____ Supplied material
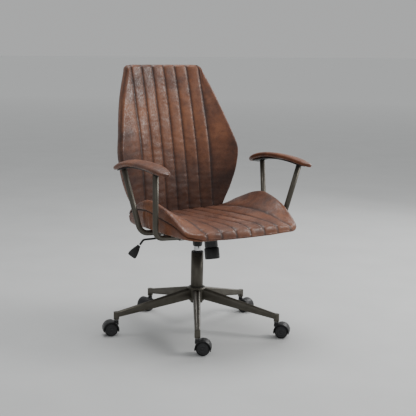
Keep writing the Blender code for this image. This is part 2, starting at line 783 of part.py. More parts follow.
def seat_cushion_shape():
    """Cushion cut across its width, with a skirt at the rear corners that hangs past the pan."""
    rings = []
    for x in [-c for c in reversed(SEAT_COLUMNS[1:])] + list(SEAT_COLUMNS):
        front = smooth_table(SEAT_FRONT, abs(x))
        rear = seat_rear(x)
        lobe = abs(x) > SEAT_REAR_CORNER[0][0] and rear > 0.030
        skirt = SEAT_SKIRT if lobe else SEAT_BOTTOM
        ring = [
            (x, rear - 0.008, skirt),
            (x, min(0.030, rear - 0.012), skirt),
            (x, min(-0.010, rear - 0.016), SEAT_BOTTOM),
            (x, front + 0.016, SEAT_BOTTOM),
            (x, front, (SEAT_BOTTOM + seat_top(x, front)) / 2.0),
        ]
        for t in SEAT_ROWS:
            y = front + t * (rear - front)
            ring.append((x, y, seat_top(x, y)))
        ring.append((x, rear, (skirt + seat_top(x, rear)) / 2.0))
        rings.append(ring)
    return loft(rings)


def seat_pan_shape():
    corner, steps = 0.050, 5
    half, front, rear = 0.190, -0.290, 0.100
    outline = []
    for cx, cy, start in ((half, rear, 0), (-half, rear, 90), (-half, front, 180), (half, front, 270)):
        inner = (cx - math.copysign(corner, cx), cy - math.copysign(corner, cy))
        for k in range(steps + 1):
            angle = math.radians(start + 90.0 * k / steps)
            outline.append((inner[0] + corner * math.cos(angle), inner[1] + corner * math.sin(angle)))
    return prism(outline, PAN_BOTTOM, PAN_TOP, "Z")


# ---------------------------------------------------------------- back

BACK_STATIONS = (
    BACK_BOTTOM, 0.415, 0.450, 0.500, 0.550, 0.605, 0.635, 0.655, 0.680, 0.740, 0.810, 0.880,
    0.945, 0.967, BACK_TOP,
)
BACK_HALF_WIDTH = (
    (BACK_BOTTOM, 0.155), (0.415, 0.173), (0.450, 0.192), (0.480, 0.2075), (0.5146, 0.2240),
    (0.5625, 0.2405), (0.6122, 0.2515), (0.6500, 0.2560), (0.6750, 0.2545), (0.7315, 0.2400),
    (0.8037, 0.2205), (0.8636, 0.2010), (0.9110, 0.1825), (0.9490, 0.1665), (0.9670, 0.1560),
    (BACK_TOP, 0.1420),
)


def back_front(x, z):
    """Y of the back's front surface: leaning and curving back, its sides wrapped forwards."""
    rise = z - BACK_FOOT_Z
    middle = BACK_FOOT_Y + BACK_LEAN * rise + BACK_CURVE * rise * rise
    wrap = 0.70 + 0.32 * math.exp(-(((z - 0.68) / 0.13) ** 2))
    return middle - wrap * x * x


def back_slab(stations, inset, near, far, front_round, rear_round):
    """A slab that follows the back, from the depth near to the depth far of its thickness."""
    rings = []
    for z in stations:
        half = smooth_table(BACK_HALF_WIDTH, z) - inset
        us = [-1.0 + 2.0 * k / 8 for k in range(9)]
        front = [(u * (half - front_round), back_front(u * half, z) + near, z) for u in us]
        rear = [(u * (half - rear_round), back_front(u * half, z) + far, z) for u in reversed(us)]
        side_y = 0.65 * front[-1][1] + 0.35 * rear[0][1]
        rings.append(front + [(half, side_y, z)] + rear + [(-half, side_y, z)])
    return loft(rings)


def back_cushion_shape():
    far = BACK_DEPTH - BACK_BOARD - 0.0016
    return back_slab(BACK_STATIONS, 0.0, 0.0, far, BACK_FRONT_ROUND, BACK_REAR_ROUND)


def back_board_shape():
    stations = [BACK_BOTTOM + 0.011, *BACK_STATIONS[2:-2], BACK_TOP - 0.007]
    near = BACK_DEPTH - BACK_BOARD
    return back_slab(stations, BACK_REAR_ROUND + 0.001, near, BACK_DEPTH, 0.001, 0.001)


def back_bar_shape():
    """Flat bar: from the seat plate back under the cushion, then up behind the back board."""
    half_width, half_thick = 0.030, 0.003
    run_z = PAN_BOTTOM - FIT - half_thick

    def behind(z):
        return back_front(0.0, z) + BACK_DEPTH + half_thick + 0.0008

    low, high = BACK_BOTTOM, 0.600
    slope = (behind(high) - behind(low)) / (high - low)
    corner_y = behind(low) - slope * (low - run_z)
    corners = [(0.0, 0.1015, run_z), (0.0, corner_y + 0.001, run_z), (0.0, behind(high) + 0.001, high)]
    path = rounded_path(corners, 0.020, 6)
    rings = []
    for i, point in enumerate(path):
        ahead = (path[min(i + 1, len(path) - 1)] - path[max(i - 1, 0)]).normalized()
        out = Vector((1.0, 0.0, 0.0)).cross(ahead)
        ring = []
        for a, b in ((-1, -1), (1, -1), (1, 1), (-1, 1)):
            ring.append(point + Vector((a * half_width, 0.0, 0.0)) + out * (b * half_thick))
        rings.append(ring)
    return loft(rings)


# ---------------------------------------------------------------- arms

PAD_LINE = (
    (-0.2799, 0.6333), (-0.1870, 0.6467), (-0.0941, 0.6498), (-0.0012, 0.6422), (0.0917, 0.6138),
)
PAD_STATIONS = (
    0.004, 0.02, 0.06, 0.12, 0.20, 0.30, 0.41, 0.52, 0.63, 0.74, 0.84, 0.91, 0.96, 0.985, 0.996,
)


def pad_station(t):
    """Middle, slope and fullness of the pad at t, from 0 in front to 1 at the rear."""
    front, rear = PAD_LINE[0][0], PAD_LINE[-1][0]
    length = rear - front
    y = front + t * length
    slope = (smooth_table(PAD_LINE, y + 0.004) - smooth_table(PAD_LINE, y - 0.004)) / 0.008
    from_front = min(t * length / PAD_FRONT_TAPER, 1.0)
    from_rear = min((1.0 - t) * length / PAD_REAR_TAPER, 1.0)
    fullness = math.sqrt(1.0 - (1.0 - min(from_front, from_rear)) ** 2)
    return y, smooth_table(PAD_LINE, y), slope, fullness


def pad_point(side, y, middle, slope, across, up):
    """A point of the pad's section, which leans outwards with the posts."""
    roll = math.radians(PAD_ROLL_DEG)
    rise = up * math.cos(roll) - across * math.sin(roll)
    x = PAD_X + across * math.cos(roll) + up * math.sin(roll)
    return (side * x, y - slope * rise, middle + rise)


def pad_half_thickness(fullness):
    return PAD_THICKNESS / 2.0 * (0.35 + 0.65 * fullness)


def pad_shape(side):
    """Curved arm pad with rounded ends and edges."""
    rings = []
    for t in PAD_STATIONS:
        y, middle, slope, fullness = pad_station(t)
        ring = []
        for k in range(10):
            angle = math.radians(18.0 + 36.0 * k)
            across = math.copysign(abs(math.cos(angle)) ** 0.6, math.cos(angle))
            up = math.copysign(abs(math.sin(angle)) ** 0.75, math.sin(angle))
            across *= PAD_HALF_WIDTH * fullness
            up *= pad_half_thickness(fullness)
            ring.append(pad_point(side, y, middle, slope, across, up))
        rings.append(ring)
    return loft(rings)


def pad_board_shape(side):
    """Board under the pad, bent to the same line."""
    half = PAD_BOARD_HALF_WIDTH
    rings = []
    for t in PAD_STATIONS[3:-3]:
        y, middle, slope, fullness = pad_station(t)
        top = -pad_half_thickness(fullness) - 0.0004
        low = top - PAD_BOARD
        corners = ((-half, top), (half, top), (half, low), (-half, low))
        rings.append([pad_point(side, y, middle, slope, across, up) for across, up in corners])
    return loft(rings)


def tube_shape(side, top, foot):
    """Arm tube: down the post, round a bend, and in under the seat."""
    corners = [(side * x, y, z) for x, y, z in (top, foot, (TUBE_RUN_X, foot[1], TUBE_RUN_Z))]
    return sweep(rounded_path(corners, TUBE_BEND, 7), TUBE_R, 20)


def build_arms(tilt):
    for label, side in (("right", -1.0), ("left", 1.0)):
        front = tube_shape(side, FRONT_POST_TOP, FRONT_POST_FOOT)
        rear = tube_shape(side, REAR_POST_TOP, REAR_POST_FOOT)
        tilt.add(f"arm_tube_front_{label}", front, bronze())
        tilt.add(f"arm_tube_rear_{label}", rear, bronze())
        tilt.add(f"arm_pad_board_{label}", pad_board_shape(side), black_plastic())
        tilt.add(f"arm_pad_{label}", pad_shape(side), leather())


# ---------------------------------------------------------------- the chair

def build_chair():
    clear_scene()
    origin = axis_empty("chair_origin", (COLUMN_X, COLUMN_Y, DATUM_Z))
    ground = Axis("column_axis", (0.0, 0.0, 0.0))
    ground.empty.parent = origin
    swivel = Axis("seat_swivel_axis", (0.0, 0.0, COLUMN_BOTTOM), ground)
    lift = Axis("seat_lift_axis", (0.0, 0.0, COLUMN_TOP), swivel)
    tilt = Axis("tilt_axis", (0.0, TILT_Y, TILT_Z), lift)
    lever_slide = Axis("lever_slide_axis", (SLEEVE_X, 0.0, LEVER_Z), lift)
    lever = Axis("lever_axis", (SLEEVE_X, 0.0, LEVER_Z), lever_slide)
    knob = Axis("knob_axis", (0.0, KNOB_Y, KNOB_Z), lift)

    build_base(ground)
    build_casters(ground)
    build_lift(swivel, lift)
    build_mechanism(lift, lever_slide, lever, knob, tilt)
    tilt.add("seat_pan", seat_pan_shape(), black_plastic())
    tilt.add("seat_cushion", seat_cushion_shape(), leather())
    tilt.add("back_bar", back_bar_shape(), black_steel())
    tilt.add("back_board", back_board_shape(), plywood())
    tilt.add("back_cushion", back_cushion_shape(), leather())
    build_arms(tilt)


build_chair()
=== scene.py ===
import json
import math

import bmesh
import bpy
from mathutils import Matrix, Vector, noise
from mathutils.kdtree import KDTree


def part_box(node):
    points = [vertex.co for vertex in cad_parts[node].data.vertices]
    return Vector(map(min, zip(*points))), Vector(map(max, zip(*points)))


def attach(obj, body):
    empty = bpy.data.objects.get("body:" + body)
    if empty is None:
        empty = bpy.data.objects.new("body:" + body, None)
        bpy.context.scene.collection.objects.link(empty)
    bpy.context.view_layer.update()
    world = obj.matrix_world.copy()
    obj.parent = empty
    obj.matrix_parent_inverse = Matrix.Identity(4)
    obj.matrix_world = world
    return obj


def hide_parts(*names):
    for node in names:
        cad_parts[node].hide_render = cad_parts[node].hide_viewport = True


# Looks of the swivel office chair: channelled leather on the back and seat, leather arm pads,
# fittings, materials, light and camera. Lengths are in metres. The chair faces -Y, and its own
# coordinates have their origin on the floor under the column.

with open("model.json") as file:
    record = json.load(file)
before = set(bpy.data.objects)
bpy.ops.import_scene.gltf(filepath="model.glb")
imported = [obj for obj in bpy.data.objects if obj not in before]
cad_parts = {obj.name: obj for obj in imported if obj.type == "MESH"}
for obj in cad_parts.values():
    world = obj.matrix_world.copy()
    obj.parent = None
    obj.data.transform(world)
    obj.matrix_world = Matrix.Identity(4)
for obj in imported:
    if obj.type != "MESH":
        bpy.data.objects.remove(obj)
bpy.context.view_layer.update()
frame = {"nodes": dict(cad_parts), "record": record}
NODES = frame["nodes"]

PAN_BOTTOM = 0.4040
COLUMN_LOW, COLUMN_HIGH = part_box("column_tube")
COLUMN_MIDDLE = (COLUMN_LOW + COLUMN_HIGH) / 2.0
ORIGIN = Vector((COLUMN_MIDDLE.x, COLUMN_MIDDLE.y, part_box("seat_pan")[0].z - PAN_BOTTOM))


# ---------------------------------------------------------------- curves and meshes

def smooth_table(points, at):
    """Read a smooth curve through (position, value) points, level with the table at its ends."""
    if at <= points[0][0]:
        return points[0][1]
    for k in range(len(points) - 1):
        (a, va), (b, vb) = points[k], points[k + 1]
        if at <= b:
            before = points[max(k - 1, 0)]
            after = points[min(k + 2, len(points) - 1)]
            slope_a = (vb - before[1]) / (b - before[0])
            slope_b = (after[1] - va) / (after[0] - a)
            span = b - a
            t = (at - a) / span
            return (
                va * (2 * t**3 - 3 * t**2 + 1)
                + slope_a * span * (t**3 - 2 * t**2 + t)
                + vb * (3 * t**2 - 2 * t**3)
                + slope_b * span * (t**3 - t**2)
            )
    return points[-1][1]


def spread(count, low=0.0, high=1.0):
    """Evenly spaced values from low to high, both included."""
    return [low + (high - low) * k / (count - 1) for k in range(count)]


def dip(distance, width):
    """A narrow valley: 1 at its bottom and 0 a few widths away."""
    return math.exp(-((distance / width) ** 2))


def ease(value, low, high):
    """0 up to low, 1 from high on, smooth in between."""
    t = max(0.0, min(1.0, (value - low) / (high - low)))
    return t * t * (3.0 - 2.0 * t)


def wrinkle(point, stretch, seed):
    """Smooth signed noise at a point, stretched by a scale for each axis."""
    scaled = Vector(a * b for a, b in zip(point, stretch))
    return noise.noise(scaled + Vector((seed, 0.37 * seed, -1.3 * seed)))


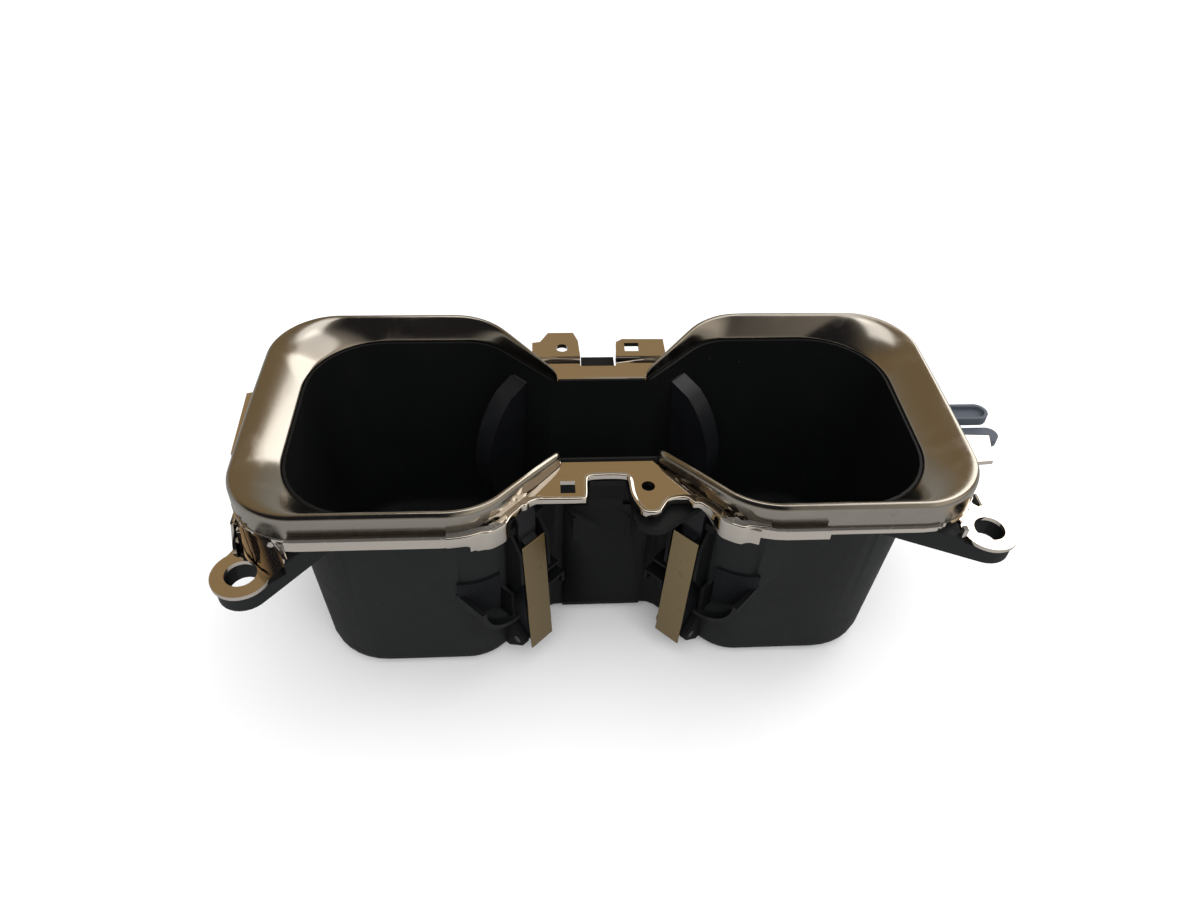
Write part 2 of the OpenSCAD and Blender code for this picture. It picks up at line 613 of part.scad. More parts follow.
________
Copy the lines from the entries above in which the word "nodes" appears.

#### Result for this exercise
frame = {"nodes": dict(cad_parts), "record": record}
NODES = frame["nodes"]